## To be done
Each line containing the word "finishes" must be collected.

## Raw records
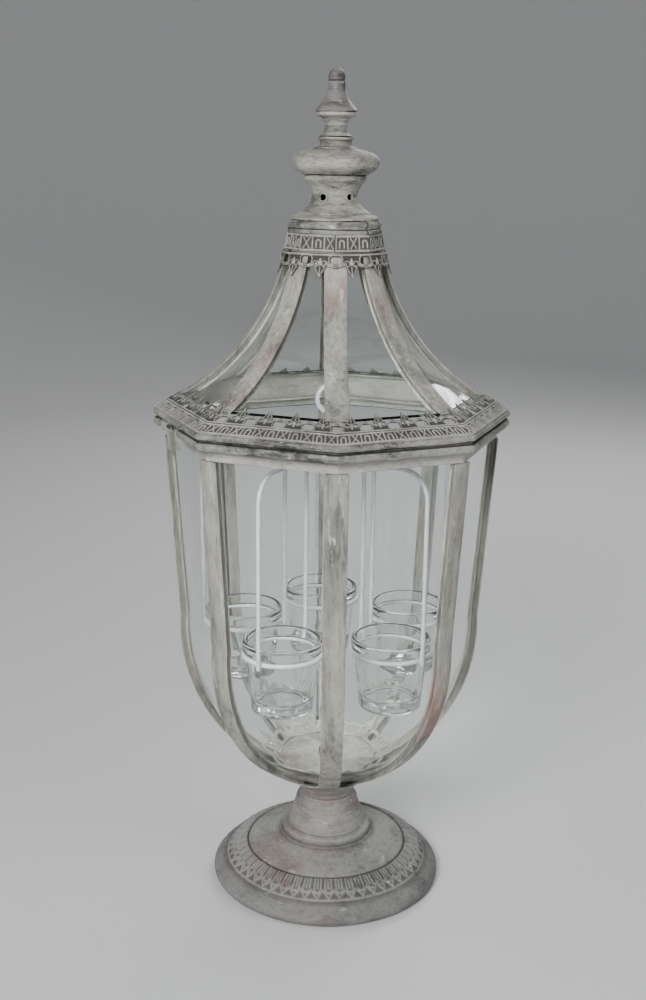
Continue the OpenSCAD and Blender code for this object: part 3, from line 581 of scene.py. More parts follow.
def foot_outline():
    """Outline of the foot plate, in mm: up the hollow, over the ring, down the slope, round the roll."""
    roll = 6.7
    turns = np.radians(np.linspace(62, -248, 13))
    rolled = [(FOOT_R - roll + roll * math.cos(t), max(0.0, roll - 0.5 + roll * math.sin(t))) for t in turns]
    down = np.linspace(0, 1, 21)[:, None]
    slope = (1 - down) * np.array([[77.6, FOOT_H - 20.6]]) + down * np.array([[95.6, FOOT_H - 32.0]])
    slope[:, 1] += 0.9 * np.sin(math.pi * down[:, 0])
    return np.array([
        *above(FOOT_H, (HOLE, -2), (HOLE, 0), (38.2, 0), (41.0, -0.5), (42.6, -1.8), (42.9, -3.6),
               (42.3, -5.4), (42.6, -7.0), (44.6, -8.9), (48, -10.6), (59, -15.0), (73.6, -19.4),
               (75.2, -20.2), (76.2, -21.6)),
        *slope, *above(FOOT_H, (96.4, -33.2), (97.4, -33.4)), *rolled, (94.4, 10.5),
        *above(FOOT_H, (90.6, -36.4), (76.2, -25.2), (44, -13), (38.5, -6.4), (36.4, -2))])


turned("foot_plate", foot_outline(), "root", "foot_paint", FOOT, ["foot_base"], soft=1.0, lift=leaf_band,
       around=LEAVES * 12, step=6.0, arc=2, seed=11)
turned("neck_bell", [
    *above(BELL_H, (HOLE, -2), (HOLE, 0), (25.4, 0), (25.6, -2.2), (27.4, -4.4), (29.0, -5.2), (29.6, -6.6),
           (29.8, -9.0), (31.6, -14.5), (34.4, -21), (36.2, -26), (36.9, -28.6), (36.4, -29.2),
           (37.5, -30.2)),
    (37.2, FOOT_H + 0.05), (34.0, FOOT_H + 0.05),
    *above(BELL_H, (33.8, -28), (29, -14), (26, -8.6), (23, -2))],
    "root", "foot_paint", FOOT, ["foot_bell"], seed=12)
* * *
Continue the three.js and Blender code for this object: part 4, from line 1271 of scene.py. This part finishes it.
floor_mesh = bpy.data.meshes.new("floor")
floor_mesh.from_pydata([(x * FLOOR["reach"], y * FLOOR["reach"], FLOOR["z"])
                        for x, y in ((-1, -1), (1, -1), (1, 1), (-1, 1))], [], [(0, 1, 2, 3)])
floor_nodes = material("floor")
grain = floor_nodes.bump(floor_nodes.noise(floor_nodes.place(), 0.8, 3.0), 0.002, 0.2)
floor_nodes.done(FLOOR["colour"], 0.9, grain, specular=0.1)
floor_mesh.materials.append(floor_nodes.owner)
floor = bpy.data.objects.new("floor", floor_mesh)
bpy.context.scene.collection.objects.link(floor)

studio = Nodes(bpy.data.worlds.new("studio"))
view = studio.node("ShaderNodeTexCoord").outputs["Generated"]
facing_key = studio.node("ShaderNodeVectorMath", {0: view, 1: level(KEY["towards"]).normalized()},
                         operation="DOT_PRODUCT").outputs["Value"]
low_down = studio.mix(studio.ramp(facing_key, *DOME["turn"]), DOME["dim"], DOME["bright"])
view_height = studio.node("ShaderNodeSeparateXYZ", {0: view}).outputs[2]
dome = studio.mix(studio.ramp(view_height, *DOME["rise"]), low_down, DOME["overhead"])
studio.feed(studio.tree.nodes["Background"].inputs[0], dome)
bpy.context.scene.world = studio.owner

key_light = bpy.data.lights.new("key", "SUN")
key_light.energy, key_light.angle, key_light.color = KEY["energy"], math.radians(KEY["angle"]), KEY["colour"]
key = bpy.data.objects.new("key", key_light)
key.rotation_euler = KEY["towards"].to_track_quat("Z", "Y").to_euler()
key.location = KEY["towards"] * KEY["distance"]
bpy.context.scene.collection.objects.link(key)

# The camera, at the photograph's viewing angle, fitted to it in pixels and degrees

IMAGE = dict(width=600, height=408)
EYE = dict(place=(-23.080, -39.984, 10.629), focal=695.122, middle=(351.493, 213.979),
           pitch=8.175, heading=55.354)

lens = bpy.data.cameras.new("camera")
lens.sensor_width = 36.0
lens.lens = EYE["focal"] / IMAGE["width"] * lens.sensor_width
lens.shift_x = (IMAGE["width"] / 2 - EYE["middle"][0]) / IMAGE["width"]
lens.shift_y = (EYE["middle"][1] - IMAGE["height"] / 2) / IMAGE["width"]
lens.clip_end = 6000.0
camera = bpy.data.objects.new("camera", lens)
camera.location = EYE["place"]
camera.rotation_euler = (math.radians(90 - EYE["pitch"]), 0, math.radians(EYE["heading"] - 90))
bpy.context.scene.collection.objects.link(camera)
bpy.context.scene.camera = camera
--
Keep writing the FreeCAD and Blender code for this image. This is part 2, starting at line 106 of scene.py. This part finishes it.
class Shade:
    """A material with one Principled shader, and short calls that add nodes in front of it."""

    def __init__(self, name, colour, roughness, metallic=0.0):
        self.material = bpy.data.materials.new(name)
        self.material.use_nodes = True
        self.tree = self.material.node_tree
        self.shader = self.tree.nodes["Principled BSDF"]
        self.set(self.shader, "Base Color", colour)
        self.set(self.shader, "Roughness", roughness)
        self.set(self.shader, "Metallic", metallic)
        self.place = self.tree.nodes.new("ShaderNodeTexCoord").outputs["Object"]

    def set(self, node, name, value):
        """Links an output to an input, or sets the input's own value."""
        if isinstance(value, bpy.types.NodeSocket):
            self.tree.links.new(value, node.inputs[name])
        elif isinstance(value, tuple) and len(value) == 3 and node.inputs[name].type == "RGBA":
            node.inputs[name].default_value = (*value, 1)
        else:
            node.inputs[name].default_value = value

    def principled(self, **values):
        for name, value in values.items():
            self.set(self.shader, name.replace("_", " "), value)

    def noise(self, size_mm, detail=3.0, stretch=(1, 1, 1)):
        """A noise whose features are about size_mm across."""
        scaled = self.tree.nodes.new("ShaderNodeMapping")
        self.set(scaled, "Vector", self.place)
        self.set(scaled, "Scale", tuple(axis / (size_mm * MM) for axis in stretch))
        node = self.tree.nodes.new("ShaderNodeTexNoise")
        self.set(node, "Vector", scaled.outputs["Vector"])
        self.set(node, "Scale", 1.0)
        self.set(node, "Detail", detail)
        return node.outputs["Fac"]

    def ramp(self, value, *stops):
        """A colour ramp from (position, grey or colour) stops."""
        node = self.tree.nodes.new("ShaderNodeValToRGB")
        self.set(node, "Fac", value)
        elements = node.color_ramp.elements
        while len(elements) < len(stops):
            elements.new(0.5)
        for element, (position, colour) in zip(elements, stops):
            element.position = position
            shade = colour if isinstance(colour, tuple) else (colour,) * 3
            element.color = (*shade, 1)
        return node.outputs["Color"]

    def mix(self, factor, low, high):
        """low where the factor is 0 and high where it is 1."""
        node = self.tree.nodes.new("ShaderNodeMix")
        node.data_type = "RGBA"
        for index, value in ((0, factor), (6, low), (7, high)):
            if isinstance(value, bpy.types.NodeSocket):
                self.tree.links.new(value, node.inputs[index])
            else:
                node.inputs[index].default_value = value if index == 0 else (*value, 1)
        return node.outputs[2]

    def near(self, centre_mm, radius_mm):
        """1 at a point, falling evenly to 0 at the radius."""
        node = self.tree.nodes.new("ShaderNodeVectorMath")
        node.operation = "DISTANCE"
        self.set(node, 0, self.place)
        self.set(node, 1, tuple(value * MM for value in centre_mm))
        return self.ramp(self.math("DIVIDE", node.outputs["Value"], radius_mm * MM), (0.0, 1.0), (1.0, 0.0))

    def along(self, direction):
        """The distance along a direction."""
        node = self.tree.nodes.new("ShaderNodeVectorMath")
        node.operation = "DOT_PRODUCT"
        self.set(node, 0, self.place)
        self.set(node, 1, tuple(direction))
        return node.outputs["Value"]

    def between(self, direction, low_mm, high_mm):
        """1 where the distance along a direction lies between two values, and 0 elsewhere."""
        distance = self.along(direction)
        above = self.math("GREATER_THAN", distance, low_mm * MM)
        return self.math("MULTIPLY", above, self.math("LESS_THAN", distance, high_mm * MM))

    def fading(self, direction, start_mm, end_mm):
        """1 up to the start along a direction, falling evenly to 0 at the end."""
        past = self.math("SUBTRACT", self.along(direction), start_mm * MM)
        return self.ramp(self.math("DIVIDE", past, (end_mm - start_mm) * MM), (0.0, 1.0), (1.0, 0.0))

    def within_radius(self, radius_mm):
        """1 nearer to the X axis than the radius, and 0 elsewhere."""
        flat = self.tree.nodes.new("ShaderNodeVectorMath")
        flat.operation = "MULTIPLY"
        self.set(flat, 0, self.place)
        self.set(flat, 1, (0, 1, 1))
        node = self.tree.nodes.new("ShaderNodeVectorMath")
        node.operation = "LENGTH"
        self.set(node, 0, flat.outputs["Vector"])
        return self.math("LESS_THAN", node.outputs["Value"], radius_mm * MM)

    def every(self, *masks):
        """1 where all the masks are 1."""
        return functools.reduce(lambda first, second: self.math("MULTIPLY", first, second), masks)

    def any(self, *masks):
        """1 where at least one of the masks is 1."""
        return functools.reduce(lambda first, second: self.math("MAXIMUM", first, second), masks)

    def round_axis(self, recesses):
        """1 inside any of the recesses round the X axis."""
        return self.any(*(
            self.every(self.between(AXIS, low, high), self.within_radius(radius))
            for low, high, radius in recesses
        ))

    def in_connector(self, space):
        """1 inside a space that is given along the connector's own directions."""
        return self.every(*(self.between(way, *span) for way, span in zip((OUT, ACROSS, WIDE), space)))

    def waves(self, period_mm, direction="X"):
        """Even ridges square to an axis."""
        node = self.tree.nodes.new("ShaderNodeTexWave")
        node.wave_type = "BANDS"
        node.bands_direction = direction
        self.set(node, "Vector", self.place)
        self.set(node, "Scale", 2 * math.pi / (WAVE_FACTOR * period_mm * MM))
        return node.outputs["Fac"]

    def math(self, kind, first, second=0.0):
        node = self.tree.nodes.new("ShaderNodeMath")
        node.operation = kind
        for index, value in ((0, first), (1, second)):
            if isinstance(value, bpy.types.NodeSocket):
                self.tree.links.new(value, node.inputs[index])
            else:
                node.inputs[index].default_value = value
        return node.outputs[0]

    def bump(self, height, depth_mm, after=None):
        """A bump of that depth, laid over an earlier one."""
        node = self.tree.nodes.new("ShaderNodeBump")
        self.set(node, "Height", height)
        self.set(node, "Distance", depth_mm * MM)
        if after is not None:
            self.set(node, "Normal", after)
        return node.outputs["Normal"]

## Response
Continue the three.js and Blender code for this object: part 4, from line 1271 of scene.py. This part finishes it.
Keep writing the FreeCAD and Blender code for this image. This is part 2, starting at line 106 of scene.py. This part finishes it.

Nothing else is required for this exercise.